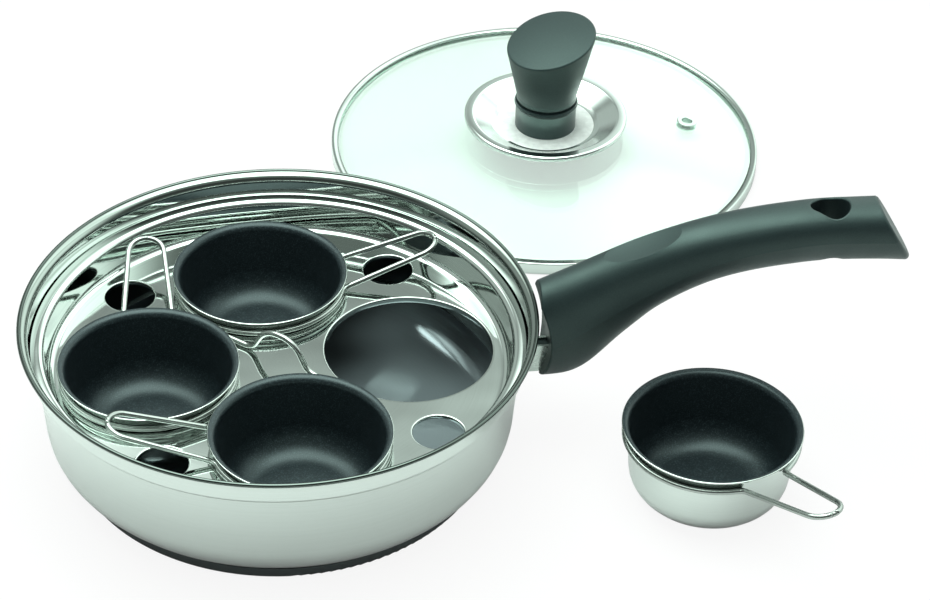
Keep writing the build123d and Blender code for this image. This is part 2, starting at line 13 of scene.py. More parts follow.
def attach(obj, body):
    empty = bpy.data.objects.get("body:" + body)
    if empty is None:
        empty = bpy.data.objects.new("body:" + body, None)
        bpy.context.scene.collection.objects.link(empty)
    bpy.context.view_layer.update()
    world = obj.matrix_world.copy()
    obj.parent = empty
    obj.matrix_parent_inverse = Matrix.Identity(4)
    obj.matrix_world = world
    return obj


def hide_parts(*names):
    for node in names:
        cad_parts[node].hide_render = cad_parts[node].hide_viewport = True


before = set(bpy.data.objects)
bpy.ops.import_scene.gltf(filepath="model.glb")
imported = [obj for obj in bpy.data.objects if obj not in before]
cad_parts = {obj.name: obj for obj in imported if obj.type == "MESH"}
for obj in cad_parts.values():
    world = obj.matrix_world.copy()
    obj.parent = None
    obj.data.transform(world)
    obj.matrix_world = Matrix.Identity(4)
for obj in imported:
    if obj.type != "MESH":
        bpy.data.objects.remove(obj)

LOG = logging.getLogger("egg_poacher")
MM = 0.001
ORIGIN = (0.0, 0.0, 0.0)
FAR_BELOW = (0.0, 0.0, -900.0)
WHITE = (1.0, 1.0, 1.0, 1.0)
# Millimetres between points that become one, and degrees at which an edge stays sharp.
MERGE = 0.002
SHARP = 38.0
# Degrees from one seat of the tray to the next.
QUARTER = 90.0
# Sockets of a node that mixes colours.
MIX_LOW, MIX_HIGH, MIX_RESULT = 6, 7, 2

Socket = bpy.types.NodeSocket
Colour = tuple[float, float, float]
Spot = tuple[float, float, float]
Span = tuple[float, float]
Profile = Sequence[Span]
Bends = Sequence[tuple[int, float]]


# Node trees and materials

class Nodes:
    """A node tree while it is put together."""

    def __init__(self, tree: bpy.types.NodeTree) -> None:
        """Take up a tree.

        Args:
            tree: The node tree to add to.
        """
        self.tree = tree

    def add(self, kind: str, **settings: object) -> bpy.types.Node:
        """Add a node and set its plain attributes.

        Args:
            kind: Node type without its prefix, such as TexNoise.
            settings: Attributes of the node.

        Returns:
            The new node.
        """
        node = self.tree.nodes.new(f"ShaderNode{kind}")
        for key, value in settings.items():
            setattr(node, key, value)
        return node

    def feed(self, node: bpy.types.Node, places: Mapping[int, object] | None = None,
             **values: object) -> bpy.types.Node:
        """Set or link a node's inputs by place, or by name with underscores for spaces.

        Args:
            node: The node to feed.
            places: An output socket to link, or a plain value to set, per place of an input.
            values: The same per name of an input.

        Returns:
            The same node.
        """
        named = {key.replace("_", " "): value for key, value in values.items()}
        for key, value in {**(places or {}), **named}.items():
            if isinstance(value, Socket):
                self.tree.links.new(value, node.inputs[key])
            else:
                node.inputs[key].default_value = value
        return node

    def calculate(self, operation: str, first: Socket, second: Socket | float) -> Socket:
        """Combine two values.

        Args:
            operation: How they are combined, such as MULTIPLY.
            first: First value.
            second: Second value.

        Returns:
            A value socket.
        """
        return self.feed(self.add("Math", operation=operation),
                         {0: first, 1: second}).outputs["Value"]

    def spread(self, value: Socket, low: float, high: float, start: float = 0.3,
               end: float = 0.7, soft: bool = False) -> Socket:
        """Map a value to a range.

        Args:
            value: The value.
            low: Result at the start.
            high: Result at the end.
            start: Value that gives low.
            end: Value that gives high.
            soft: Whether the result eases in and out.

        Returns:
            A value socket.
        """
        ranged = self.add("MapRange", interpolation_type="SMOOTHSTEP" if soft else "LINEAR")
        return self.feed(ranged, Value=value, From_Min=start, From_Max=end, To_Min=low,
                         To_Max=high).outputs["Result"]

    def ramp(self, value: Socket, stops: Profile, colour: Colour = WHITE[:3],
             soft: bool = False) -> Socket:
        """Give a colour whose strength changes with a value.

        Args:
            value: The value from zero to one.
            stops: Value and strength of each stop.
            colour: The colour at strength one.
            soft: Whether the strength eases in and out between stops.

        Returns:
            A colour socket.
        """
        node = self.feed(self.add("ValToRGB"), Fac=value)
        line = node.color_ramp
        if soft:
            line.interpolation = "EASE"
        line.elements[0].position = stops[0][0]
        line.elements[1].position = stops[-1][0]
        for place, _ in stops[1:-1]:
            line.elements.new(place)
        for element, (_, level) in zip(line.elements, stops):
            element.color = (*(level * part for part in colour), 1.0)
        return node.outputs["Color"]

    def shade(self, value: Socket, low: Colour | Socket, high: Colour | Socket) -> Socket:
        """Mix two colours by a value from zero to one.

        Args:
            value: The share of the second colour.
            low: First colour.
            high: Second colour.

        Returns:
            A colour socket.
        """
        first, second = (side if isinstance(side, Socket) else (*side, 1.0)
                         for side in (low, high))
        mix = self.add("Mix", data_type="RGBA")
        self.feed(mix, {MIX_LOW: first, MIX_HIGH: second}, Factor=value)
        return mix.outputs[MIX_RESULT]

    def blend(self, share: Socket, first: bpy.types.Node, second: bpy.types.Node) -> bpy.types.Node:
        """Mix two shaders.

        Args:
            share: The share of the second shader.
            first: Node of the first shader.
            second: Node of the second shader.

        Returns:
            The node of the mix.
        """
        return self.feed(self.add("MixShader"), {1: first.outputs[0], 2: second.outputs[0]},
                         Fac=share)

    def rays(self, **levels: float) -> Socket:
        """Give each named kind of ray its level, and zero to the rest.

        Args:
            levels: Level for each kind of ray, such as Camera.

        Returns:
            A value socket.
        """
        path = self.add("LightPath")
        scaled = [self.calculate("MULTIPLY", path.outputs[f"Is {kind} Ray"], level)
                  for kind, level in levels.items()]
        total = scaled[0]
        for value in scaled[1:]:
            total = self.calculate("MAXIMUM", total, value)
        return total


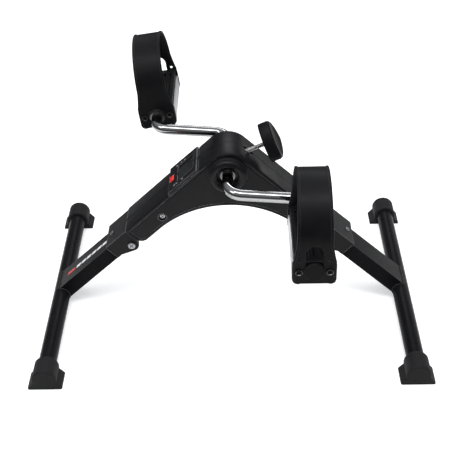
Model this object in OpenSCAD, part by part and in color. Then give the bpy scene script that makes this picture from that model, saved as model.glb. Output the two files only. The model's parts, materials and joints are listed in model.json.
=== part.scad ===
// Folding pedal exerciser: an arched two-shell housing on two hinged legs with foot bars,
// a crankset with two strapped pedals, a screw brake on the crank drum and a small meter.
// The origin is on the floor, midway between the foot bars. +X runs from the left foot bar
// to the right one, +Y from the front pedal to the rear one, and +Z is up.

/* [Base] */
// Distance between the centres of the two foot bars
foot_spacing = 460; // [440:5:480]
// Length of a foot bar with its two end caps
foot_length = 370; // [300:5:420]
// Outer diameter of the round foot bar
bar_d = 22.4; // [20:0.2:24]
// Height of the foot bar's centre above the floor
bar_z = 13.8; // [13.4:0.1:14.4]

/* [Legs] */
// Width of the rectangular leg tube, along Y
leg_w = 38; // [34:1:38]
// Height of the rectangular leg tube
leg_t = 20; // [18:0.5:20]

/* [Housing] */
// Height of the crank axis above the floor
crank_z = 210.5; // [205:0.5:220]
// Radius of the dome round the crank axis
dome_r = 30; // [30:0.5:32]
// Slope of the two arms, in degrees
arm_angle = 43.5; // [42:0.5:45]
// Length of an arm from the dome to its end face
arm_len = 157.3; // [154:0.1:160]
// Whole thickness of the housing, along Y
housing_w = 57; // [57:1:60]
// Wall thickness of the shells
wall = 2.6; // [2.2:0.1:2.8]
// Radius of the arch under the housing
arch_r = 130; // [126:1:134]

/* [Cranks] */
// Diameter of the bent crank rods
rod_d = 14; // [12:0.5:14]
// Crank length, from the crank axis to the pedal spindle
crank_len = 95; // [85:1:100]
// Angle by which the front crank points below the horizontal
crank_tilt = 5; // [0:1:10]
// Distance of the crank arms from the middle plane
arm_offset = 73; // [71:1:75]

/* [Pedals] */
// Distance of a pedal's inner plate from the middle plane
pedal_in = 107; // [106:1:109]
// Distance of a pedal's outer plate from the middle plane
pedal_out = 214; // [208:1:218]
// Width of a pedal's end plates
pedal_w = 49; // [48:1:52]
// Tilt of the rear pedal about its spindle
rear_pedal_tilt = 8; // [0:1:12]
// Height of the strap's arch above the spindle
strap_top = 92; // [86:1:100]

/* [Brake] */
// Slope of the tension screw
screw_angle = 24; // [22:1:26]
// Distance from the crank axis to the knob's back face, along the screw
knob_at = 54.9; // [50:0.1:58]
// Thickness of the knob
knob_t = 14.8; // [11:0.1:16]

/* [Hidden] */
$fn = 64;

// Colours
black = [0.06, 0.06, 0.065];
rubber = [0.1, 0.1, 0.1];
steel = [0.78, 0.79, 0.8];
zinc = [0.6, 0.61, 0.58];
nylon = [0.85, 0.84, 0.8];

// Housing in its own XZ plane; the arm frame starts at the left hinge pin
half_w = housing_w / 2;
arm_dir = [cos(arm_angle), sin(arm_angle)];
arm_up = [-sin(arm_angle), cos(arm_angle)];
hinge_below = 21.3;      // hinge pin below the arm's top face
end_u = 10.2;            // arm's end face beyond the hinge pin
hinge = [0, crank_z] + (dome_r - hinge_below) * arm_up - (arm_len + end_u) * arm_dir;
under_n = -7.5;          // arm's underside, from the hinge pin
corner_r = 12;           // rounding of the arm's lower corner
arch_z = hinge.y + (under_n - arch_r + hinge.x * arm_up.x) / arm_up.y;
shell_lip = 1.5;         // step round the outer edge of each shell
screw_u = 61.9;          // shell screw in the arm frame
screw_n = 3.1;
tongue_w = 36;
tongue_r = 8.5;

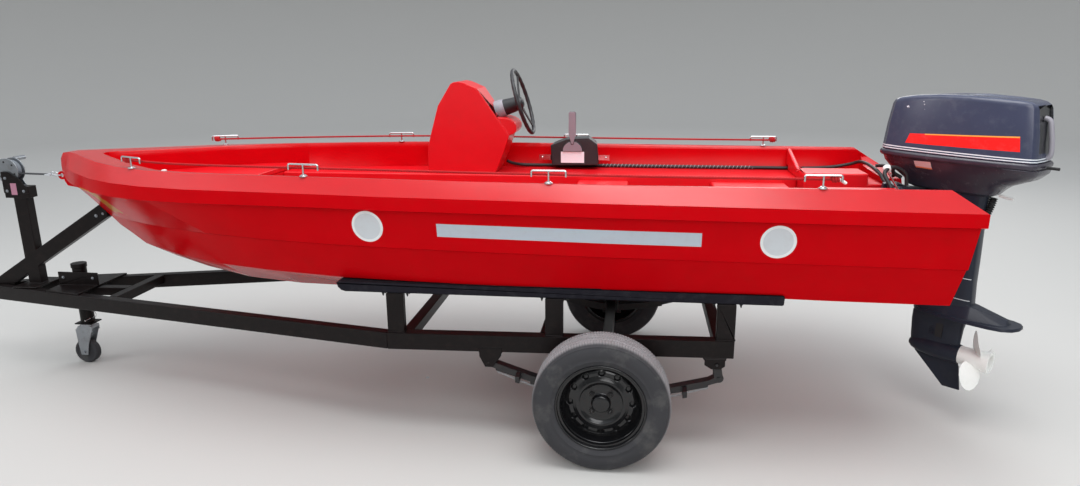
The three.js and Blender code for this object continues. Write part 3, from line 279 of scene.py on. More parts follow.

================

> _Problem requirements_
Return nothing but the lines running from the line with "obj.data.transform(world)" through the line with "values: The same", exactly as they appear.

> _Solution to the exercise_
    obj.data.transform(world)
    obj.matrix_world = Matrix.Identity(4)
for obj in imported:
    if obj.type != "MESH":
        bpy.data.objects.remove(obj)

LOG = logging.getLogger("egg_poacher")
MM = 0.001
ORIGIN = (0.0, 0.0, 0.0)
FAR_BELOW = (0.0, 0.0, -900.0)
WHITE = (1.0, 1.0, 1.0, 1.0)
# Millimetres between points that become one, and degrees at which an edge stays sharp.
MERGE = 0.002
SHARP = 38.0
# Degrees from one seat of the tray to the next.
QUARTER = 90.0
# Sockets of a node that mixes colours.
MIX_LOW, MIX_HIGH, MIX_RESULT = 6, 7, 2

Socket = bpy.types.NodeSocket
Colour = tuple[float, float, float]
Spot = tuple[float, float, float]
Span = tuple[float, float]
Profile = Sequence[Span]
Bends = Sequence[tuple[int, float]]


# Node trees and materials

class Nodes:
    """A node tree while it is put together."""

    def __init__(self, tree: bpy.types.NodeTree) -> None:
        """Take up a tree.

        Args:
            tree: The node tree to add to.
        """
        self.tree = tree

    def add(self, kind: str, **settings: object) -> bpy.types.Node:
        """Add a node and set its plain attributes.

        Args:
            kind: Node type without its prefix, such as TexNoise.
            settings: Attributes of the node.

        Returns:
            The new node.
        """
        node = self.tree.nodes.new(f"ShaderNode{kind}")
        for key, value in settings.items():
            setattr(node, key, value)
        return node

    def feed(self, node: bpy.types.Node, places: Mapping[int, object] | None = None,
             **values: object) -> bpy.types.Node:
        """Set or link a node's inputs by place, or by name with underscores for spaces.

        Args:
            node: The node to feed.
            places: An output socket to link, or a plain value to set, per place of an input.
            values: The same per name of an input.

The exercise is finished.